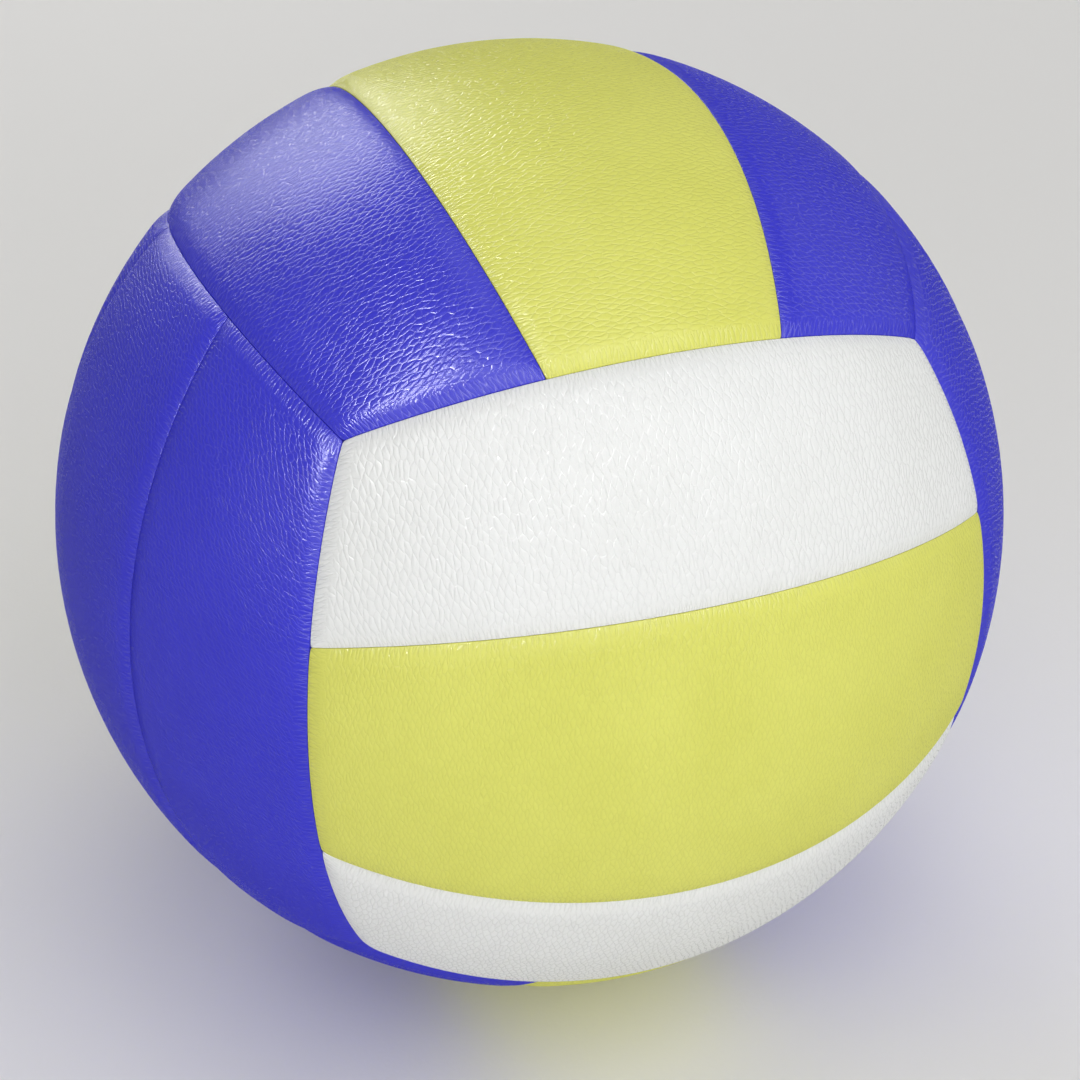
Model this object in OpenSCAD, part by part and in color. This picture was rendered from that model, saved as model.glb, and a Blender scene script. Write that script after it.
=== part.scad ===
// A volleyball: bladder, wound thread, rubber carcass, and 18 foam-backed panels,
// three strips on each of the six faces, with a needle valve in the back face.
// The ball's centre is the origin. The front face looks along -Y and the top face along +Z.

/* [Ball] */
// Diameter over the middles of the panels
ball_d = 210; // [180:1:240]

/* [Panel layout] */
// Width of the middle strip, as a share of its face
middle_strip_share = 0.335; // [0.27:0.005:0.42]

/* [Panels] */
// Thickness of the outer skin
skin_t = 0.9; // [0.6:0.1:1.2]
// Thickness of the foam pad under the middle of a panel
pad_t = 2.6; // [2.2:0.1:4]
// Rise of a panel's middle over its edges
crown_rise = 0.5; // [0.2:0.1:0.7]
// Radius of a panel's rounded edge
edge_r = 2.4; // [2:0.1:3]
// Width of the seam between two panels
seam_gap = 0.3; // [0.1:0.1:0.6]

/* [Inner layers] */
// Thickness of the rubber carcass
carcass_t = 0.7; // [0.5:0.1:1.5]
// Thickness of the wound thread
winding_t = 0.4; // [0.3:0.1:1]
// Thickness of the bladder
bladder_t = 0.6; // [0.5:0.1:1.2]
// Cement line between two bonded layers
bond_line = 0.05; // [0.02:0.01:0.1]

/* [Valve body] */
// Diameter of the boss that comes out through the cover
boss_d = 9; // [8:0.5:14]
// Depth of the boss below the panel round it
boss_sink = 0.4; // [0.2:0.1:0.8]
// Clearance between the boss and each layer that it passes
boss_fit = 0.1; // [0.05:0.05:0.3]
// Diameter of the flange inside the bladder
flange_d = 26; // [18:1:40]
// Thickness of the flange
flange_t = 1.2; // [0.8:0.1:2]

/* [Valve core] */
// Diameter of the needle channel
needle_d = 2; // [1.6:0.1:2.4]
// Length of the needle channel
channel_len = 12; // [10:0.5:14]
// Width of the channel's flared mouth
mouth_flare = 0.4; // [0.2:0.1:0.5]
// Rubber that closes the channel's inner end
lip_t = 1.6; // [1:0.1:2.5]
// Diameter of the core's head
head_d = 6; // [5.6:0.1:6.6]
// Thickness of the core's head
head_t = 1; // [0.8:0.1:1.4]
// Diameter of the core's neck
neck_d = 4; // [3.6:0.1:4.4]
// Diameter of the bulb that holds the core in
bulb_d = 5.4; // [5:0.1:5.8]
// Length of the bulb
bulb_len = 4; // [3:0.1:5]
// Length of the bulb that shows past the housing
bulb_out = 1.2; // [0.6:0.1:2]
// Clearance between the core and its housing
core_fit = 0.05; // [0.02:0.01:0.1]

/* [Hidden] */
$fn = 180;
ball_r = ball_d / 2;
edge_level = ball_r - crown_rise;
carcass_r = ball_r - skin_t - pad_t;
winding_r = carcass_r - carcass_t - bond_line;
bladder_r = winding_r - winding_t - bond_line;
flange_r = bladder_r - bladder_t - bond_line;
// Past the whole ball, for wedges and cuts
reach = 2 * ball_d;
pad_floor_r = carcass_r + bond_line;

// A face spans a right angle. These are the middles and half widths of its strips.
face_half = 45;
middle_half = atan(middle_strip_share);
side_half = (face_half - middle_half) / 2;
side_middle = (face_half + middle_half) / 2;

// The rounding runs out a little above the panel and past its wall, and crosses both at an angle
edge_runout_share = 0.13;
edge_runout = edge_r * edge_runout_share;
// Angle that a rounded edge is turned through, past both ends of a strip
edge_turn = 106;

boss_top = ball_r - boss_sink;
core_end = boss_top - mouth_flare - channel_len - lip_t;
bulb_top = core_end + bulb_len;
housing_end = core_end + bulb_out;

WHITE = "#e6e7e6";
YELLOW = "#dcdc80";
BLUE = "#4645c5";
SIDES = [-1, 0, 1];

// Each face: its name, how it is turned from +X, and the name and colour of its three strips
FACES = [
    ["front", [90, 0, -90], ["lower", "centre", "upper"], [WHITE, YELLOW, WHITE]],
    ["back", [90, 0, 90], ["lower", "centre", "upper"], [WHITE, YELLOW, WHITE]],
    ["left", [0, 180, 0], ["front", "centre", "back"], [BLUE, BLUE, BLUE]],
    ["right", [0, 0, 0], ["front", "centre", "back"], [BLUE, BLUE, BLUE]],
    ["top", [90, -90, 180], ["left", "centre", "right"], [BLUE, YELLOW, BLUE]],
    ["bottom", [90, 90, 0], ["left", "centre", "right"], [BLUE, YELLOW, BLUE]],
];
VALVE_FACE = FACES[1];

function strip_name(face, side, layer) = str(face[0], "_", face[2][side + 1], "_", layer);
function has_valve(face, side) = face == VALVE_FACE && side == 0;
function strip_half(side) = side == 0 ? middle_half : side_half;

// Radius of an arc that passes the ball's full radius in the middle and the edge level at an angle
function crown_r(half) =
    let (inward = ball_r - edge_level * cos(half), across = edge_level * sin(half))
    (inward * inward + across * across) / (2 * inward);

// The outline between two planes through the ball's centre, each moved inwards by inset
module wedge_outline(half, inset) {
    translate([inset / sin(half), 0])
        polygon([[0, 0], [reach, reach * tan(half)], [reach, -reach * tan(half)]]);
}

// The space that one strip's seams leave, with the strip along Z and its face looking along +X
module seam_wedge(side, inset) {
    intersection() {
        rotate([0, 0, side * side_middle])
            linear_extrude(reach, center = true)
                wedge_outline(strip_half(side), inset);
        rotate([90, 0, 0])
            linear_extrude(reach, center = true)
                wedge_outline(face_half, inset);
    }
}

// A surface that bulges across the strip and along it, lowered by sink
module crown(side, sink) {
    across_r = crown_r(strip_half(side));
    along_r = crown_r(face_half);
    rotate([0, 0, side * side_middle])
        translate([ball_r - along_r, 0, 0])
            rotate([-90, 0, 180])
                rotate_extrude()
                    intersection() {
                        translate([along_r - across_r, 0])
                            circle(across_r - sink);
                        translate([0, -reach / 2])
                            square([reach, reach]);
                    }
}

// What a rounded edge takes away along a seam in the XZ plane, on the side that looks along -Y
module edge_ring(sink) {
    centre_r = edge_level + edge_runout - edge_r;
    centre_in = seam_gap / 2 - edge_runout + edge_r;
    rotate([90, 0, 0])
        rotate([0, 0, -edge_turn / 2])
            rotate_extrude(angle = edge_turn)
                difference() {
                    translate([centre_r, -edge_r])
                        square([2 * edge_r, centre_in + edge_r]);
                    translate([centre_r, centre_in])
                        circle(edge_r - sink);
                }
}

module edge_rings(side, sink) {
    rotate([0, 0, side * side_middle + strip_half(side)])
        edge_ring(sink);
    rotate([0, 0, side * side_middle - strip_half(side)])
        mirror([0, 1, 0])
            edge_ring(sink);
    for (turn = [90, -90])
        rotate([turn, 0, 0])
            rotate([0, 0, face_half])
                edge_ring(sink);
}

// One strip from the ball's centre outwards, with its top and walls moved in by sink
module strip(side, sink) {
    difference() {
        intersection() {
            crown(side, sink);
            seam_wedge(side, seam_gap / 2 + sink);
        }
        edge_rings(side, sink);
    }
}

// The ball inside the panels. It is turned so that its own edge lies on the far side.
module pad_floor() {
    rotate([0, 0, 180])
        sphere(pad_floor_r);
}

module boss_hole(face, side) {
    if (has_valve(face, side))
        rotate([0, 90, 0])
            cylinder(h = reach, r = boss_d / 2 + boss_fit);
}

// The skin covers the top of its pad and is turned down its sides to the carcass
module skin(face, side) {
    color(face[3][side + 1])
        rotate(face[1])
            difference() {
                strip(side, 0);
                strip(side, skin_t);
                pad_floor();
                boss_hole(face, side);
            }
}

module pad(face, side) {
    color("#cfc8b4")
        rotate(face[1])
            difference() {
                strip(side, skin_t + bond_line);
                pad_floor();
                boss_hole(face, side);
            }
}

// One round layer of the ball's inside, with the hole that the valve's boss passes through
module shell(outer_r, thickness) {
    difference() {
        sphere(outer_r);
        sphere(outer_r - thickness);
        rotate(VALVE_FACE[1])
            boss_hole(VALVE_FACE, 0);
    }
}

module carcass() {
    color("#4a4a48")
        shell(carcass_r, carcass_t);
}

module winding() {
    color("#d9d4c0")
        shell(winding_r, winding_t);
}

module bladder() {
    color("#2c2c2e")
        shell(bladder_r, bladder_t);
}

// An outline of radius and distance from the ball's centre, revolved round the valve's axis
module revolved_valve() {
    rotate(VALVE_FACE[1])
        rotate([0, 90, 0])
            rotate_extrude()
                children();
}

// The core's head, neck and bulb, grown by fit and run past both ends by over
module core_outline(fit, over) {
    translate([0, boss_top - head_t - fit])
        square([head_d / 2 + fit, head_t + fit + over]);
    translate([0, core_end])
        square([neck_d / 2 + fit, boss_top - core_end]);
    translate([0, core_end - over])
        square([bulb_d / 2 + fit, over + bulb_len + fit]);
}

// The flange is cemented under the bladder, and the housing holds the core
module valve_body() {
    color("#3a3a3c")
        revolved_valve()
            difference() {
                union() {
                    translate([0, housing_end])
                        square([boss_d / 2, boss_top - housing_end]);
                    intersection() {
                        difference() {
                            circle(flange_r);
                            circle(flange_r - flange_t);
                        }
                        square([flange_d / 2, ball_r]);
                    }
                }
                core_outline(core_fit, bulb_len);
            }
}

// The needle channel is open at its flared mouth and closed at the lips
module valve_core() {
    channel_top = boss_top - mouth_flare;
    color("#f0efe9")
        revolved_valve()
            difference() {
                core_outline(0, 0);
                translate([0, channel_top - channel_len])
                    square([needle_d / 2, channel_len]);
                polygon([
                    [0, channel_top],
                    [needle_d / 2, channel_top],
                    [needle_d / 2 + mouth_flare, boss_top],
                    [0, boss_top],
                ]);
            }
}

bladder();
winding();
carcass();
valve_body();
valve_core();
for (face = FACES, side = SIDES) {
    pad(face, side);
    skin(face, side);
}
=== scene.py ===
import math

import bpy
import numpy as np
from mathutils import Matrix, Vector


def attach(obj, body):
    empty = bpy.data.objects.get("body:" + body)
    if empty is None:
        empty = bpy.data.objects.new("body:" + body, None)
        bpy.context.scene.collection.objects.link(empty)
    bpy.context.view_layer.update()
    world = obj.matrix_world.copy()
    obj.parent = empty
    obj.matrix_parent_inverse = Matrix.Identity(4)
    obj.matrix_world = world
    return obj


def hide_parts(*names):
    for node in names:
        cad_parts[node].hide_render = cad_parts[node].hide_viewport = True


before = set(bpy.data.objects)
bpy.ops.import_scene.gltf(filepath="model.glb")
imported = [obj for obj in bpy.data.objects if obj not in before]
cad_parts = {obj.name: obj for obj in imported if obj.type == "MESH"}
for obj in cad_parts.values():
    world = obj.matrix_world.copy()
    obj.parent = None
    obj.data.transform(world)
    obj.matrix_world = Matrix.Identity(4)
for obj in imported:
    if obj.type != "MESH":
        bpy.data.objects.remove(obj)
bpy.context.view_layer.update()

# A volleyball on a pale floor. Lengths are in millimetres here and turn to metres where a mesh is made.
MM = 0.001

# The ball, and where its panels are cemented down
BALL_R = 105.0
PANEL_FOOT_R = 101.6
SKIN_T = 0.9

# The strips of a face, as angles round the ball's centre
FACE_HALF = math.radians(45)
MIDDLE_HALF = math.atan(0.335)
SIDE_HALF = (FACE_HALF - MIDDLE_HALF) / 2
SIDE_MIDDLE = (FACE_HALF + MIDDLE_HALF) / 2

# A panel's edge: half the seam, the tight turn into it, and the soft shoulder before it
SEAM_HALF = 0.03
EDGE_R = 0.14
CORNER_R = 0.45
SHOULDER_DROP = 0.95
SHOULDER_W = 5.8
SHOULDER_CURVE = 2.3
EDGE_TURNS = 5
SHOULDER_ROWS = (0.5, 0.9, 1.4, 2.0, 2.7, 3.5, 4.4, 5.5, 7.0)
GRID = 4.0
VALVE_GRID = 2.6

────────

Set problem: Give back, word for word, each line from the one containing "at the lips" down to the one containing "obj.matrix_world = world", including those two lines.

Correct output:
// The needle channel is open at its flared mouth and closed at the lips
module valve_core() {
    channel_top = boss_top - mouth_flare;
    color("#f0efe9")
        revolved_valve()
            difference() {
                core_outline(0, 0);
                translate([0, channel_top - channel_len])
                    square([needle_d / 2, channel_len]);
                polygon([
                    [0, channel_top],
                    [needle_d / 2, channel_top],
                    [needle_d / 2 + mouth_flare, boss_top],
                    [0, boss_top],
                ]);
            }
}

bladder();
winding();
carcass();
valve_body();
valve_core();
for (face = FACES, side = SIDES) {
    pad(face, side);
    skin(face, side);
}
=== scene.py ===
import math

import bpy
import numpy as np
from mathutils import Matrix, Vector


def attach(obj, body):
    empty = bpy.data.objects.get("body:" + body)
    if empty is None:
        empty = bpy.data.objects.new("body:" + body, None)
        bpy.context.scene.collection.objects.link(empty)
    bpy.context.view_layer.update()
    world = obj.matrix_world.copy()
    obj.parent = empty
    obj.matrix_parent_inverse = Matrix.Identity(4)
    obj.matrix_world = world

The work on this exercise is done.